The dust-eliminated shape of quasar spectra in the near-infrared: a hidden part of the big blue bump

The near-infrared shape of the big blue bump component in quasar spectra has till now been essentially unknown. It usually cannot be observed directly, due to the strong hot dust emission that dominates quasar spectra longward of similar to 1 mu m. However, this is quite an important part of the spectrum theoretically. At least bare-disc models provide quite a robust prediction for the overall continuum shape in the near-infrared. Self-gravity should become important in the outer, near-infrared-emitting regions of the putative disc, possibly leaving a signature of disc truncation in the near-infrared. We propose here that this important part of the spectrum can be revealed for the first time by observing polarized flux from normal quasars. At least in some polarized quasars, the emission lines are all unpolarized and so the polarized flux should originate interior to the broad-line region, and therefore also interior to the dust-emitting region.
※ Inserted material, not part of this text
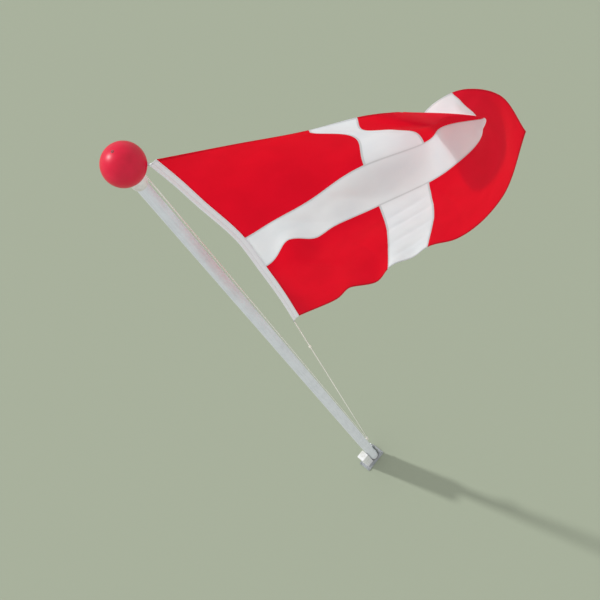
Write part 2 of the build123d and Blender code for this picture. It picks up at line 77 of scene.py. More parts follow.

This can then be used to eliminate the dust emission. We present the results of near-infrared polarimetry for three such quasars (Ton202, 4C 37.43 and B2 1208+32). The data for Ton202 have the highest signal-to-noise ratio, and the near-infrared polarized flux in this case is measured to have quite a blue shape, F-nu proportional to nu(+0.42 +/- 0.29), intriguingly consistent with the simple multitemperature blackbody, bare-disc prediction of nu(+1/3). All these data, although still with quite low signal-to-noise ratio for the other two objects, demonstrate the unique potential of the technique with future better data. We also present similar data for other quasars and radio galaxies, and briefly discuss the nature of the polarization.